Un ancien administrateur d’Holcim s’offusque de ce rapprochement. Les actionnaires d’Holcim seront les grands perdants, fustige Max Amstutz dans une tribune
Le 7 avril, c’était annoncé comme la fusion du siècle dans les matériaux de construction. L’une de ces opérations – entre égaux – gagnantes pour les deux entreprises. Une transaction susceptible de dégager des synergies en millions de francs et de doper la rentabilité de deux groupes, quelque peu mise à mal ces dernières années dans un secteur souffrant de surcroît de surcapacités.
Or, après les applaudissements unanimes des investisseurs et des analystes, il semble que le tableau général du mariage entre le suisse Holcim et le français Lafarge ne soit pas aussi idyllique que présenté a priori. En quelque sorte, les deux leaders mondiaux du ciment veulent parvenir ensemble à ce qu’ils n’ont pas été capables d’atteindre seuls. Sans qu’on puisse préjuger bien sûr à ce stade du succès ou non de ce rapprochement, celui-ci soulève désormais de virulentes critiques. Notamment de la part de Max Amstutz. Délégué du conseil d’administration d’Holcim (anciennement Holderbank) de 1970 à 1994 et administrateur jusqu’en 1999, il s’en est ouvertement inquiété dans une lettre au vitriol publiée par la NZZ. Il rejoint ainsi James Breiding, auteur du best-seller Swiss Made – The Untold Story Behind Switzerland’s Success, qui a aussi fait part de ses doutes dans un texte fouillé publié en avril déjà dans nos colonnes.
Selon Max Amstutz, il ne s’agit aucunement d’une fusion entre égaux, la capitalisation boursière de Lafarge étant substantiellement inférieure à celle du groupe alémanique. Si l’aspect quantitatif est similaire (capacités de production, volumes produits, etc.), les divergences sautent aux yeux, selon lui, en ce qui concerne l’approche qualitative. La stratégie est de plus différente, tout comme la substance organisationnelle et financière. Résultat, les actionnaires d’Holcim sont lésés, d’après Max Amstutz. Ce dernier se réfère aussi à un article de The Economist stipulant que ce genre de transactions n’est que rarement couronné de succès. En substance, le magazine estime que toute discussion de fusion présentée comme «entre égaux» devrait être à elle seule un signal d’alarme.

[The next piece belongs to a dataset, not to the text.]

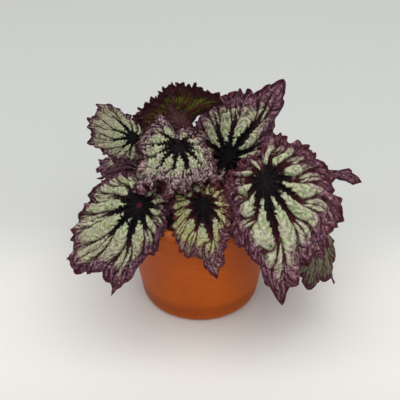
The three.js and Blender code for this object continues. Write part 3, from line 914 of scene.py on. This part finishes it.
def attribute(tree, name):
    node = tree.nodes.new("ShaderNodeAttribute")
    node.attribute_name = name
    return node.outputs["Fac"]


def blade_pattern(tree, fineness=1):
    """What the leaf's materials need: the distances to the veins, and where a point lies."""
    flat = uv_place(tree, "flat")
    length = node_with(tree, "ShaderNodeVectorMath", flat)
    length.operation = "LENGTH"
    radius = length.outputs["Value"]
    step = product(tree, radius, VEIN_SPREAD)
    speckle = noise(tree, flat, 42 * fineness, detail=3, roughness=0.6)
    drift = noise(tree, flat, 9, detail=2)

    on_veins = axes_of(tree, uv_place(tree, "veins"))
    share = on_veins["Y"]
    place = product(tree, on_veins["X"], LAST)
    distance = calculate(tree, "PINGPONG", place, 0.5)
    distances = [product(tree, distance, step)]
    for fork in FORKS:
        apart = ramp(tree, share, fork["start"], fork["end"], 0, fork["spread"])
        distance = gap(tree, distance, apart)
        distances.append(product(tree, distance, step))

    slanted = scaled(tree, distances[1], -SIDE_SLANT, radius)
    stepped = calculate(tree, "DIVIDE", slanted, SIDE_STEP)
    wavy = scaled(tree, speckle, 0.9, scaled(tree, drift, 3.2, stepped))
    side = product(tree, calculate(tree, "PINGPONG", wavy, 0.5), 2)
    from_middle = gap(tree, place, MIDDLE_VEIN)
    return SimpleNamespace(
        share=share, flat=flat, speckle=speckle, drift=drift,
        distances=distances, side=side, from_middle=from_middle,
    )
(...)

L’ancien administrateur d’Holcim va plus loin. Il pense que tout oppose les deux entreprises et que la concorde affichée en public n’est qu’apparente. Un analyste de Bernstein & Co abonde d’ailleurs dans ce sens. Tout n’est que contrôle et ordre chez Lafarge, alors qu’Holcim s’est fait une spécialité du transfert de pouvoir aux régions. En d’autres termes, le clash est annoncé entre centralisation et délégation. Et de rappeler que l’industrie est un secteur éminemment local. De fait, les économies d’échelle recherchées ne peuvent que partiellement être réalisées.
Max Amstutz craint aussi une guerre des clans (et/ou des chefs) en raison de cultures d’entreprise divergentes, qui pourrait affecter la motivation des cadres. Elle serait déjà visible puisque la nouvelle entité va conserver deux sièges, un à Paris et l’autre à Zurich. Et de parler de doublons inévitables, contraires aux synergies recherchées ou annoncées. Comme le nouveau groupe doit également se séparer de nombreux sites pour ne pas froisser les autorités de la concurrence, l’effet réduction des coûts est également atténué, dénonce l’ancien administrateur. Ces désinvestissements étant forcés, Lafarge-Holcim n’en retirera pas un bon prix, anticipe le détracteur. Ce dernier met aussi en garde contre le profil de risque de Lafarge. Près de 30% des capacités du groupe français se situent dans des pays volatiles, comme l’Egypte, le Maroc, l’Algérie, l’Irak, la Jordanie, la Syrie, le Nigeria et l’Afrique du Sud. La part d’Holcim dans ces régions n’est que de 4%.
Apparemment, ce n’est pas la première fois que Max Amstutz dit tout le mal qu’il pense d’Holcim. Un membre du conseil d’administration du cimentier a ainsi affirmé à la SonntagsZeitung que l’ancien administrateur avait souvent adressé au groupe des lettres de désaccord ces dernières années. Que cela soit maintenant devenu public est «malheureux», mais ne changera rien à la fusion en cours, a-t-il ajouté. Max Amstutz ne renierait sans doute pas la conclusion de James Breiding: «La plupart des fusions échouent et les transfrontalières encore davantage», faisant clairement allusion au mariage Holcim-Lafarge.